| Given problem |
Return exactly the listing's lines, from its first line to the line holding "const around = 20; // facets round the body", ends included.

| Provided material |
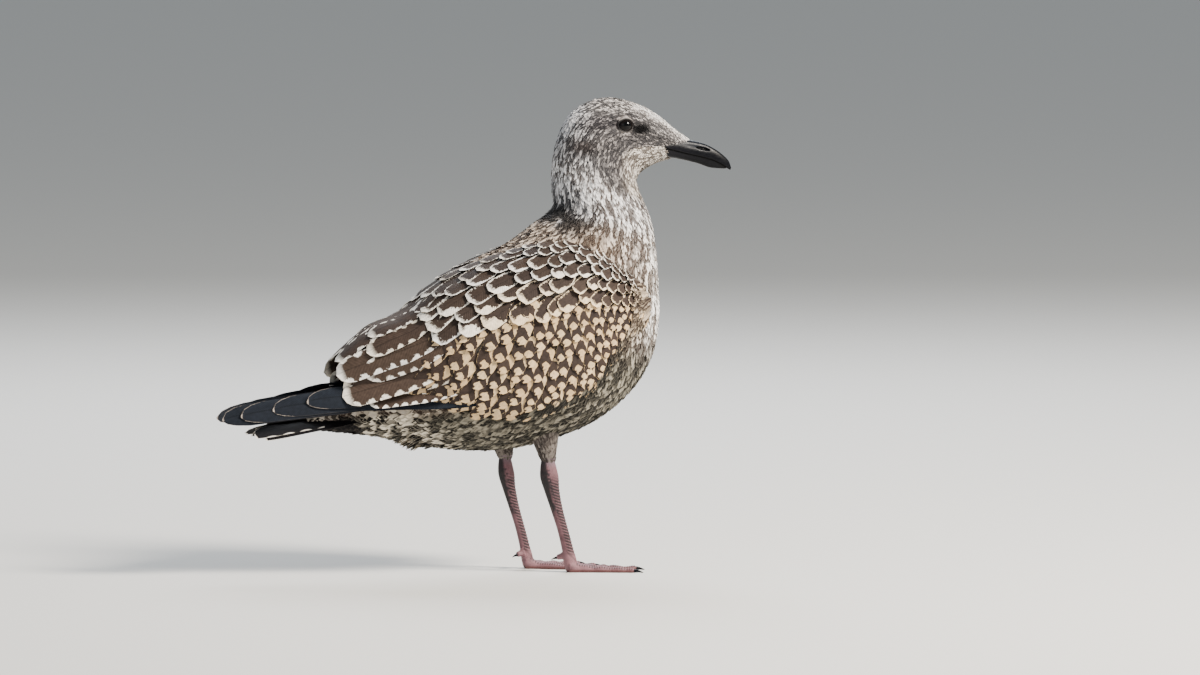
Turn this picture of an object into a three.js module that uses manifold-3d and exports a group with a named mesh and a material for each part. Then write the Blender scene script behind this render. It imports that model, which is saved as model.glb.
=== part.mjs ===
// A young herring gull standing on both webbed feet, life size, in millimetres.
// +X points where the bill points, +Y to the bird's left, +Z up. The soles are at z = 0,
// and the origin is on the floor under the middle of the whole bird.
import * as THREE from "three";
import { ParametricGeometry } from "three/addons/geometries/ParametricGeometry.js";
import { mergeVertices } from "three/addons/utils/BufferGeometryUtils.js";
import Module from "manifold-3d";

const wasm = await Module();
wasm.setup();

// ---- driving dimensions ----
const seam = 0.3; // gap between touching pieces
const seamShare = 0.022; // the same gap as a share of a station, where the rings lie closest
const around = 20; // facets round the body

// Stations of the feathered body, from the bill's base over the head and neck to the tail's base.
// Each is a tilted oval: its dorsal and ventral points in the plane of symmetry (x, z), its half width,
// and how high its widest point lies between them, from 0 at the ventral point to 1 at the dorsal one.
const bodyStations = [
  { name: "bill base", dorsal: [196, 386.5], ventral: [181, 369.7], halfWidth: 6.5, widest: 0.5 },
  { name: "lores", dorsal: [182.5, 395], ventral: [169, 366.8], halfWidth: 12, widest: 0.48 },
  { name: "forehead", dorsal: [167.5, 406.5], ventral: [158, 362], halfWidth: 17.5, widest: 0.48 },
  { name: "eye", dorsal: [149, 417.5], ventral: [150.2, 356.5], halfWidth: 21.5, widest: 0.5 },
  { name: "crown", dorsal: [125, 425], ventral: [147.2, 351.5], halfWidth: 24.5, widest: 0.5 },
  { name: "hind crown", dorsal: [104, 421.5], ventral: [147, 347.5], halfWidth: 26, widest: 0.48 },
  { name: "nape", dorsal: [86, 409], ventral: [148.5, 343], halfWidth: 27, widest: 0.48 },
  { name: "hind neck", dorsal: [75.5, 388], ventral: [151.5, 336.5], halfWidth: 28, widest: 0.5 },
  { name: "upper neck", dorsal: [71, 366], ventral: [155, 328.5], halfWidth: 29.5, widest: 0.5 },
  { name: "middle neck", dorsal: [70.8, 345], ventral: [159, 319], halfWidth: 32.5, widest: 0.5 },
  { name: "neck base", dorsal: [71.5, 327], ventral: [162.5, 305], halfWidth: 38.5, widest: 0.5 },
  { name: "mantle", dorsal: [55, 313], ventral: [165, 281], halfWidth: 49, widest: 0.5 },
  { name: "shoulder", dorsal: [28, 294], ventral: [166.5, 252], halfWidth: 58, widest: 0.5 },
  { name: "upper breast", dorsal: [1, 281], ventral: [166.5, 224], halfWidth: 65, widest: 0.5 },
  { name: "breast", dorsal: [-22, 264], ventral: [160.5, 193], halfWidth: 68.5, widest: 0.48 },
  { name: "fore belly", dorsal: [-42, 243], ventral: [141, 161.5], halfWidth: 67.5, widest: 0.46 },
  { name: "belly", dorsal: [-58, 221], ventral: [107, 135], halfWidth: 63.5, widest: 0.44 },
  { name: "flank", dorsal: [-71, 202], ventral: [64, 118.8], halfWidth: 56, widest: 0.44 },
  { name: "hind flank", dorsal: [-84, 187], ventral: [20, 111], halfWidth: 48, widest: 0.45 },
  { name: "vent", dorsal: [-97, 176], ventral: [-26, 112.5], halfWidth: 38, widest: 0.46 },
  { name: "rump", dorsal: [-110, 166], ventral: [-72, 118.5], halfWidth: 27, widest: 0.48 },
  { name: "tail coverts", dorsal: [-128, 156], ventral: [-104, 129], halfWidth: 19, widest: 0.5 },
  { name: "coverts tip", dorsal: [-152, 147], ventral: [-146, 131.5], halfWidth: 12, widest: 0.5 },
];
const neckFrom = 8.4; // station where the head meets the neck
const trunkFrom = 10.7; // station where the neck meets the trunk
const abdomenFrom = 14.8; // station behind which there is less flesh under the feathers

// Stations of the right folded wing with its scapulars, front to back. Each is an arc through three
// points (x, outward distance, z): its upper edge, its widest point and its lower edge.
const wingStations = [
  { name: "bend", top: [128, 44, 276], side: [141, 51, 240], foot: [127, 47, 204] },
  { name: "fore arm", top: [99, 46, 293], side: [111, 66, 240], foot: [99, 61, 176] },
  { name: "elbow", top: [65, 35, 300.5], side: [75, 75, 231], foot: [62, 69, 157] },
  { name: "mid arm", top: [30, 17, 293], side: [37, 78, 221], foot: [28, 71, 149] },
  { name: "hind arm", top: [-3, 7, 281], side: [0, 76, 211], foot: [-3, 67, 149] },
  { name: "scapular tips", top: [-37, 3, 263], side: [-34, 69, 201], foot: [-34, 59, 154] },
  { name: "tertial base", top: [-69, 2, 236.5], side: [-66, 56, 194], foot: [-65, 46, 159] },
  { name: "tertials", top: [-99, 1.8, 224], side: [-96, 43, 187], foot: [-94, 33, 159] },
  { name: "tertial tips", top: [-131, 1.5, 197], side: [-131, 28, 180], foot: [-128, 19, 160] },
  { name: "run out", top: [-152, 1.5, 172], side: [-158, 15, 165], foot: [-156, 8, 158] },
];
const armEnd = 6.3; // station where the covered arm ends and the bare tertials go on
const wingThickness = { front: 8, middle: 17, back: 5, edge: 1.2 };
const wingReach = 12; // how far outside the wing its cutter goes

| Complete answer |
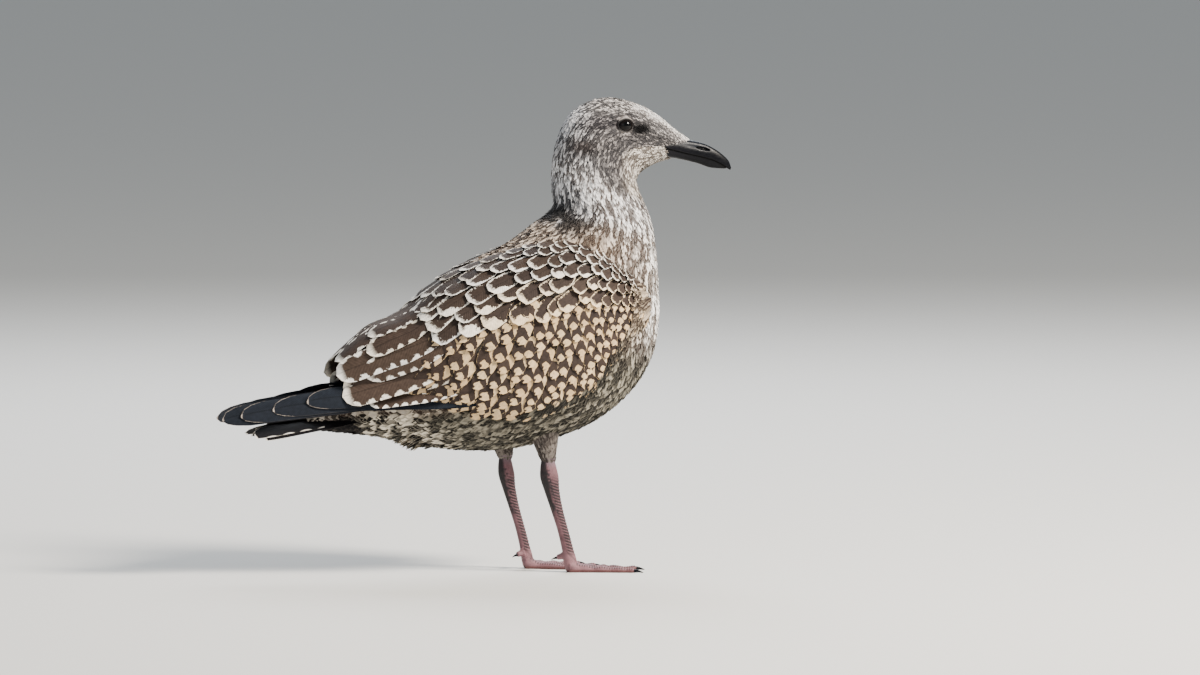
Turn this picture of an object into a three.js module that uses manifold-3d and exports a group with a named mesh and a material for each part. Then write the Blender scene script behind this render. It imports that model, which is saved as model.glb.
=== part.mjs ===
// A young herring gull standing on both webbed feet, life size, in millimetres.
// +X points where the bill points, +Y to the bird's left, +Z up. The soles are at z = 0,
// and the origin is on the floor under the middle of the whole bird.
import * as THREE from "three";
import { ParametricGeometry } from "three/addons/geometries/ParametricGeometry.js";
import { mergeVertices } from "three/addons/utils/BufferGeometryUtils.js";
import Module from "manifold-3d";

const wasm = await Module();
wasm.setup();

// ---- driving dimensions ----
const seam = 0.3; // gap between touching pieces
const seamShare = 0.022; // the same gap as a share of a station, where the rings lie closest
const around = 20; // facets round the body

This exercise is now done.